EXERCISE:
Reproduce the records below exactly as given.

"""

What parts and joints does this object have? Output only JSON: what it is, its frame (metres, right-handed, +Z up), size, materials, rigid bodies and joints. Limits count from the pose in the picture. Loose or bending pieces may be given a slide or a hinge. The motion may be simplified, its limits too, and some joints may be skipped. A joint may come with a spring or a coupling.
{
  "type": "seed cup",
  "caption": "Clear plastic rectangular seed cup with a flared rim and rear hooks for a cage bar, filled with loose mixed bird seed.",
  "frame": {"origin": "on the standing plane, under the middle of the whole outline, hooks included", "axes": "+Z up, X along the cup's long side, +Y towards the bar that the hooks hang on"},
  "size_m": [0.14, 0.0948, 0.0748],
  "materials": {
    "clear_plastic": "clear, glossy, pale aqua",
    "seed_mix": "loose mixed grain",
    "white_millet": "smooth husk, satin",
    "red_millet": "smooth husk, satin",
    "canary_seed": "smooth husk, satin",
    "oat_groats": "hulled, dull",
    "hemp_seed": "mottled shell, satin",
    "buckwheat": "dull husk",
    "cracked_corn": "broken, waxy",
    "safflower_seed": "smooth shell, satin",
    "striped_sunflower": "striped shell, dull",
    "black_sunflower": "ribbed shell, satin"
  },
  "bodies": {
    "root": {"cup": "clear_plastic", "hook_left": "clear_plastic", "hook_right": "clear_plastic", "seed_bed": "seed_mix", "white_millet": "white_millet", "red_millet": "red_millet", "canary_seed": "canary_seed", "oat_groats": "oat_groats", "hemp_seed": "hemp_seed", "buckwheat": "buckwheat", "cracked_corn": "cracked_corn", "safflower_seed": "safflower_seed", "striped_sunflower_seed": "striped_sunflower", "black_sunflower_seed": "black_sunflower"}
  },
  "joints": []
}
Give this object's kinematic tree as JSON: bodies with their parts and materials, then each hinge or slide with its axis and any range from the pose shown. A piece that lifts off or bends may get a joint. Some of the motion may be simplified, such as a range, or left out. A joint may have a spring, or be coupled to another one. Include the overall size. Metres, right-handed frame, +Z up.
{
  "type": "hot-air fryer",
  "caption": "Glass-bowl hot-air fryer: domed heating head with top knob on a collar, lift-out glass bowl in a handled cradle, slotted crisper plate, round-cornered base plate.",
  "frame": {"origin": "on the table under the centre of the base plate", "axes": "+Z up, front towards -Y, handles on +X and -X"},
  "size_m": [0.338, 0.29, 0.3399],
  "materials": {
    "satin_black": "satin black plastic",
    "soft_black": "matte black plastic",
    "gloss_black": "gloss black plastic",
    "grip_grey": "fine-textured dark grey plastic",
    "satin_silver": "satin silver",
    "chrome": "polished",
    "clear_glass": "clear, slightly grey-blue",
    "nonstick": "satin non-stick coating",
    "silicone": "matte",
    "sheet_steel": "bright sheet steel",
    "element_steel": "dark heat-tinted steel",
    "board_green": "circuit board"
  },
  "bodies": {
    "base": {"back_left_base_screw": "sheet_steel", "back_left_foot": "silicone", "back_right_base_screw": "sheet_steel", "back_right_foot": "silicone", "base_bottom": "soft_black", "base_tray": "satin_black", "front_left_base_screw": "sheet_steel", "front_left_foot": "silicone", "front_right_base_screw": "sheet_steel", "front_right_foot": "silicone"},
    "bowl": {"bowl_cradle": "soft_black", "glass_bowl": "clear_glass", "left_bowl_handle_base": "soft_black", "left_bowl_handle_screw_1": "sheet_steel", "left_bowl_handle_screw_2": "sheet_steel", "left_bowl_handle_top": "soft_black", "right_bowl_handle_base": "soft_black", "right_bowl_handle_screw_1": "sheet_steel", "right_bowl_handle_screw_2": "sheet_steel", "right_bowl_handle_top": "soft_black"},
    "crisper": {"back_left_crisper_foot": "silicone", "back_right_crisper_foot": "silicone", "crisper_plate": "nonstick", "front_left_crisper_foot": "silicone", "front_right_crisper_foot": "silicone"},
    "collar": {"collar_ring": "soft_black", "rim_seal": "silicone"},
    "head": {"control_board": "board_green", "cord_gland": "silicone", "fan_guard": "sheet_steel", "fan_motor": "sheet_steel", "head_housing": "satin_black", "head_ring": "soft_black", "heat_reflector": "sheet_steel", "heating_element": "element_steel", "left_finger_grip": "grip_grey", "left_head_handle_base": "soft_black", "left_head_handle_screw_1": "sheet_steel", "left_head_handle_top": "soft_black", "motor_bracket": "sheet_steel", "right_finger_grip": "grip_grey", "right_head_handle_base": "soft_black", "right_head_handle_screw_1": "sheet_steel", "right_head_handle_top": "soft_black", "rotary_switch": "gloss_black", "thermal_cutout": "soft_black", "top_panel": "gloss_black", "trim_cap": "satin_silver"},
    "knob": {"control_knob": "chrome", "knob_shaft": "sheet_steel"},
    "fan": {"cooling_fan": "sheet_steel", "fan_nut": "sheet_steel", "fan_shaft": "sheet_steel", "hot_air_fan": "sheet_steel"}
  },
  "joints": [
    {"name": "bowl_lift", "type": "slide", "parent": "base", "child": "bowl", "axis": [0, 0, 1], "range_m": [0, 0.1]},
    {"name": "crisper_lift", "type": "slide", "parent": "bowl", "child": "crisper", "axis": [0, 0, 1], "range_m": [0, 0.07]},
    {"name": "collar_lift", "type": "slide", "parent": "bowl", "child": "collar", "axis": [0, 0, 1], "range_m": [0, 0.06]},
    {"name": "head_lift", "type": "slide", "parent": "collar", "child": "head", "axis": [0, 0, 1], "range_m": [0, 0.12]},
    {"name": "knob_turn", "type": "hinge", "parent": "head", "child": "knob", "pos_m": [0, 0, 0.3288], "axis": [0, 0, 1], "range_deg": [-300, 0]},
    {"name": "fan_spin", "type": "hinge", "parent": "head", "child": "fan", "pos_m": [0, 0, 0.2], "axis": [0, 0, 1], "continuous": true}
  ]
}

"""

ANSWER TO THIS TASK:
What parts and joints does this object have? Output only JSON: what it is, its frame (metres, right-handed, +Z up), size, materials, rigid bodies and joints. Limits count from the pose in the picture. Loose or bending pieces may be given a slide or a hinge. The motion may be simplified, its limits too, and some joints may be skipped. A joint may come with a spring or a coupling.
{
  "type": "seed cup",
  "caption": "Clear plastic rectangular seed cup with a flared rim and rear hooks for a cage bar, filled with loose mixed bird seed.",
  "frame": {"origin": "on the standing plane, under the middle of the whole outline, hooks included", "axes": "+Z up, X along the cup's long side, +Y towards the bar that the hooks hang on"},
  "size_m": [0.14, 0.0948, 0.0748],
  "materials": {
    "clear_plastic": "clear, glossy, pale aqua",
    "seed_mix": "loose mixed grain",
    "white_millet": "smooth husk, satin",
    "red_millet": "smooth husk, satin",
    "canary_seed": "smooth husk, satin",
    "oat_groats": "hulled, dull",
    "hemp_seed": "mottled shell, satin",
    "buckwheat": "dull husk",
    "cracked_corn": "broken, waxy",
    "safflower_seed": "smooth shell, satin",
    "striped_sunflower": "striped shell, dull",
    "black_sunflower": "ribbed shell, satin"
  },
  "bodies": {
    "root": {"cup": "clear_plastic", "hook_left": "clear_plastic", "hook_right": "clear_plastic", "seed_bed": "seed_mix", "white_millet": "white_millet", "red_millet": "red_millet", "canary_seed": "canary_seed", "oat_groats": "oat_groats", "hemp_seed": "hemp_seed", "buckwheat": "buckwheat", "cracked_corn": "cracked_corn", "safflower_seed": "safflower_seed", "striped_sunflower_seed": "striped_sunflower", "black_sunflower_seed": "black_sunflower"}
  },
  "joints": []
}
Give this object's kinematic tree as JSON: bodies with their parts and materials, then each hinge or slide with its axis and any range from the pose shown. A piece that lifts off or bends may get a joint. Some of the motion may be simplified, such as a range, or left out. A joint may have a spring, or be coupled to another one. Include the overall size. Metres, right-handed frame, +Z up.
{
  "type": "hot-air fryer",
  "caption": "Glass-bowl hot-air fryer: domed heating head with top knob on a collar, lift-out glass bowl in a handled cradle, slotted crisper plate, round-cornered base plate.",
  "frame": {"origin": "on the table under the centre of the base plate", "axes": "+Z up, front towards -Y, handles on +X and -X"},
  "size_m": [0.338, 0.29, 0.3399],
  "materials": {
    "satin_black": "satin black plastic",
    "soft_black": "matte black plastic",
    "gloss_black": "gloss black plastic",
    "grip_grey": "fine-textured dark grey plastic",
    "satin_silver": "satin silver",
    "chrome": "polished",
    "clear_glass": "clear, slightly grey-blue",
    "nonstick": "satin non-stick coating",
    "silicone": "matte",
    "sheet_steel": "bright sheet steel",
    "element_steel": "dark heat-tinted steel",
    "board_green": "circuit board"
  },
  "bodies": {
    "base": {"back_left_base_screw": "sheet_steel", "back_left_foot": "silicone", "back_right_base_screw": "sheet_steel", "back_right_foot": "silicone", "base_bottom": "soft_black", "base_tray": "satin_black", "front_left_base_screw": "sheet_steel", "front_left_foot": "silicone", "front_right_base_screw": "sheet_steel", "front_right_foot": "silicone"},
    "bowl": {"bowl_cradle": "soft_black", "glass_bowl": "clear_glass", "left_bowl_handle_base": "soft_black", "left_bowl_handle_screw_1": "sheet_steel", "left_bowl_handle_screw_2": "sheet_steel", "left_bowl_handle_top": "soft_black", "right_bowl_handle_base": "soft_black", "right_bowl_handle_screw_1": "sheet_steel", "right_bowl_handle_screw_2": "sheet_steel", "right_bowl_handle_top": "soft_black"},
    "crisper": {"back_left_crisper_foot": "silicone", "back_right_crisper_foot": "silicone", "crisper_plate": "nonstick", "front_left_crisper_foot": "silicone", "front_right_crisper_foot": "silicone"},
    "collar": {"collar_ring": "soft_black", "rim_seal": "silicone"},
    "head": {"control_board": "board_green", "cord_gland": "silicone", "fan_guard": "sheet_steel", "fan_motor": "sheet_steel", "head_housing": "satin_black", "head_ring": "soft_black", "heat_reflector": "sheet_steel", "heating_element": "element_steel", "left_finger_grip": "grip_grey", "left_head_handle_base": "soft_black", "left_head_handle_screw_1": "sheet_steel", "left_head_handle_top": "soft_black", "motor_bracket": "sheet_steel", "right_finger_grip": "grip_grey", "right_head_handle_base": "soft_black", "right_head_handle_screw_1": "sheet_steel", "right_head_handle_top": "soft_black", "rotary_switch": "gloss_black", "thermal_cutout": "soft_black", "top_panel": "gloss_black", "trim_cap": "satin_silver"},
    "knob": {"control_knob": "chrome", "knob_shaft": "sheet_steel"},
    "fan": {"cooling_fan": "sheet_steel", "fan_nut": "sheet_steel", "fan_shaft": "sheet_steel", "hot_air_fan": "sheet_steel"}
  },
  "joints": [
    {"name": "bowl_lift", "type": "slide", "parent": "base", "child": "bowl", "axis": [0, 0, 1], "range_m": [0, 0.1]},
    {"name": "crisper_lift", "type": "slide", "parent": "bowl", "child": "crisper", "axis": [0, 0, 1], "range_m": [0, 0.07]},
    {"name": "collar_lift", "type": "slide", "parent": "bowl", "child": "collar", "axis": [0, 0, 1], "range_m": [0, 0.06]},
    {"name": "head_lift", "type": "slide", "parent": "collar", "child": "head", "axis": [0, 0, 1], "range_m": [0, 0.12]},
    {"name": "knob_turn", "type": "hinge", "parent": "head", "child": "knob", "pos_m": [0, 0, 0.3288], "axis": [0, 0, 1], "range_deg": [-300, 0]},
    {"name": "fan_spin", "type": "hinge", "parent": "head", "child": "fan", "pos_m": [0, 0, 0.2], "axis": [0, 0, 1], "continuous": true}
  ]
}